Publication Date: 26 September 2017, Random House UK, Cornerstone
Source: Review copy via NetGalley
My rating: 4*
The brilliant new novel from the international bestselling author of Home and Fool Me Once. Mistaken identities, dark family secrets and mysterious conspiracies lie at the heart of this gripping new thriller.
Fifteen years ago in small-town New Jersey, a teenage boy and girl were found dead.
Most people concluded it was a tragic suicide pact. The dead boy’s brother, Nap Dumas, did not. Now Nap is a cop – but he’s a cop who plays by his own rules, and who has never made peace with his past.
And when the past comes back to haunt him, Nap discovers secrets can kill…
I enjoyed Don’t Let Go very much. It’s a fast-paced mystery that moves between the past and the present with ease, good characterisation and a plot that kept me guessing to the end.
Two stories relating to Coben’s hometown of New Jersey inspired him to write this story. One was about a mafia leader and a make-shift crematorium and the other about a Nike missile control centre behind barbed-wire fencing near the mafia leader’s house and the elementary school. The stories turned out to be true, but Don’t Let Go is Coben’s own version.

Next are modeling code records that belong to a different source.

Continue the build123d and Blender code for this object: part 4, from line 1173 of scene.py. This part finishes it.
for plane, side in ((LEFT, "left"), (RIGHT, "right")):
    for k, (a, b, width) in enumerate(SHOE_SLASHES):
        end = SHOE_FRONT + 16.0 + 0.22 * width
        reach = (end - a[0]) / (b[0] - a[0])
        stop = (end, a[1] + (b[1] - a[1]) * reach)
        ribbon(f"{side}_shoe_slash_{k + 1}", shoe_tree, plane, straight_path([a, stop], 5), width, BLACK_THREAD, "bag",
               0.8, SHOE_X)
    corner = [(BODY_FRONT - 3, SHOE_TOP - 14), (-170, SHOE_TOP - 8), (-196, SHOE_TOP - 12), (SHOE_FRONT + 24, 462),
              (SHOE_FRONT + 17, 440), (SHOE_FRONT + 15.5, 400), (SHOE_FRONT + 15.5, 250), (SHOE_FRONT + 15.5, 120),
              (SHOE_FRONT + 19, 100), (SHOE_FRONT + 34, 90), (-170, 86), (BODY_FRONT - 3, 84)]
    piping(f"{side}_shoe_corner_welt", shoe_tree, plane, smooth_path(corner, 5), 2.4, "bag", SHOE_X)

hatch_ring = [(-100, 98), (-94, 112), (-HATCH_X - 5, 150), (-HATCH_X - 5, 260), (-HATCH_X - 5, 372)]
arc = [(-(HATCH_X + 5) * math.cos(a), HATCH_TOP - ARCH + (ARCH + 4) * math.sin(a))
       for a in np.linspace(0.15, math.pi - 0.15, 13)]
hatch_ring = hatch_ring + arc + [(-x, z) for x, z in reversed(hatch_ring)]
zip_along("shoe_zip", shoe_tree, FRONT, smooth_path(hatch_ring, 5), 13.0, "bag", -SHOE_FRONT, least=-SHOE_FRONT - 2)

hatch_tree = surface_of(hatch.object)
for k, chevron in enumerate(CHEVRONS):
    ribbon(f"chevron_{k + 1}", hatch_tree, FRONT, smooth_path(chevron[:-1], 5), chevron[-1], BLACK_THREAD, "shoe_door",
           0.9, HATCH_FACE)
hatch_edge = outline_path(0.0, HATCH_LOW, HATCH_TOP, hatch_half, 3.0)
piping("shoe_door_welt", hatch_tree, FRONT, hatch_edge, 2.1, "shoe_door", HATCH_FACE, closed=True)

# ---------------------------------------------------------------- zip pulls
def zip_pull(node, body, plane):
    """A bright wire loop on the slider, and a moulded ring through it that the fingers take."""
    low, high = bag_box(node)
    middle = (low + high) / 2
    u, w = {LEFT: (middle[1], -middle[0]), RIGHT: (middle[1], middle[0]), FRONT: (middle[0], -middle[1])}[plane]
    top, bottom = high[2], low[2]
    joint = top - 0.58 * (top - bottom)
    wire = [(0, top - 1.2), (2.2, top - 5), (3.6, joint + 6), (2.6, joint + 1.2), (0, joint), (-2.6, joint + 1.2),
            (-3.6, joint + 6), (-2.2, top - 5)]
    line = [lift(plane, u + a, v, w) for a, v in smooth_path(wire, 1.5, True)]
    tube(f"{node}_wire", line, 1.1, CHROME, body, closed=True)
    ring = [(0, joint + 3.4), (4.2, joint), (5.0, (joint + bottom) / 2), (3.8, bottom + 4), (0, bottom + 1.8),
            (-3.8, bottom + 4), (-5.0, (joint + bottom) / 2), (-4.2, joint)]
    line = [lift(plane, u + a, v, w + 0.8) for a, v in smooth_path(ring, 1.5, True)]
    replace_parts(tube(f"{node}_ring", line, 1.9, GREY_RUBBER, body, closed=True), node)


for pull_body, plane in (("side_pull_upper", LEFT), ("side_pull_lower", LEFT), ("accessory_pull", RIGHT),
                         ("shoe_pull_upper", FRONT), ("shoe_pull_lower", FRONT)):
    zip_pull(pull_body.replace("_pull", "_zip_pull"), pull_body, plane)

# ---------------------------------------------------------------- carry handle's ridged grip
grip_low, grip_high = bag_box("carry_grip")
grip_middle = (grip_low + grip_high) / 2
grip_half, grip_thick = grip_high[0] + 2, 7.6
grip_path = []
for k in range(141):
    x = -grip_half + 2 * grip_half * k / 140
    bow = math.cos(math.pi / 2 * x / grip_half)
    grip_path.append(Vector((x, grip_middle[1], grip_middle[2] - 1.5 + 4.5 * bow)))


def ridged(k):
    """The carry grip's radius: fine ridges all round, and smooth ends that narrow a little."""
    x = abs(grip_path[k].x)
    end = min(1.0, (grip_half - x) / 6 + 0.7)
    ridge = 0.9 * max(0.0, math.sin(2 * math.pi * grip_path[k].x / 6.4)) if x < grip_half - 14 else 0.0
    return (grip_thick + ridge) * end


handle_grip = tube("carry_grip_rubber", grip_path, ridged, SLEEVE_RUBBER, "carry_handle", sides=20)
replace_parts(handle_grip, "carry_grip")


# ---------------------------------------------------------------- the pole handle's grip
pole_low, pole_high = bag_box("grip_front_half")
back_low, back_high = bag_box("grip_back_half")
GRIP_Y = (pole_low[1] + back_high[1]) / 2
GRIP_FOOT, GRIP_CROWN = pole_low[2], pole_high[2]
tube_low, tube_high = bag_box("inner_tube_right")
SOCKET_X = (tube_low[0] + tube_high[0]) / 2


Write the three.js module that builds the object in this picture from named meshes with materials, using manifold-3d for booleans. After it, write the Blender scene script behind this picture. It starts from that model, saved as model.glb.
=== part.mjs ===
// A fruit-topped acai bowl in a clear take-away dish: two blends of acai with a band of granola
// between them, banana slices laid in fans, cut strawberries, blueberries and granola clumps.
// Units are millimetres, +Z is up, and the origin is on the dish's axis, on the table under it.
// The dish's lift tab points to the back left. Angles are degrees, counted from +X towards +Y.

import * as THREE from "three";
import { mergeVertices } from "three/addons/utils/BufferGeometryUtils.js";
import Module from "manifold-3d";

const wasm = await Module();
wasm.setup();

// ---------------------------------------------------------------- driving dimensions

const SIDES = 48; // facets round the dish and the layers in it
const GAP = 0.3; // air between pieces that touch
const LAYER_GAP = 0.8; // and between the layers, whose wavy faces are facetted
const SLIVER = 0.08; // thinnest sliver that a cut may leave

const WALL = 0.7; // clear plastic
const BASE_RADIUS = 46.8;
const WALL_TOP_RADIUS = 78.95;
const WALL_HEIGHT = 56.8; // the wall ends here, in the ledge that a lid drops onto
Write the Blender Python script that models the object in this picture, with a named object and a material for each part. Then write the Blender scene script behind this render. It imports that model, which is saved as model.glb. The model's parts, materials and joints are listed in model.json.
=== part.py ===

Nap has never got over his twin brother, Leo’s death and fifteen years later he is still constantly in his thoughts. Leo and his girlfriend, Diana had been found by a railway line and it looked as though they had committed suicide, but Nap can’t accept that. And he is still obsessed by his girlfriend, Maura, who had disappeared the same night that Leo died. So when another cop, Rex Canton is found dead with Maura’s fingerprints at the scene of the crime, Nap is determined to get to the truth of what exactly had happened and to find Maura.
This is a book that I just had to read quickly, trying to follow the twists and turns as Nap and Ellie, also a friend from their schooldays, uncovered the secrets and lies that had been told over the years.
I enjoyed Don’t Let Go, but it did remind me of the only other book by Coben that I’ve read – The Woods, also about the murder of two teenagers twenty years earlier. Two other teenagers had disappeared and were presumed dead. Paul Copeland, now a County Prosecutor, is asked to identify a dead body, who turns out to be one of the missing teenagers. His sister was the other missing person and she is still missing. Same story in principle but different details and I’m wondering if this is typical of Coben’s books? Are they formulaic?
My thanks to NetGalley and Random House UK, Cornerstone, the publishers for a review copy.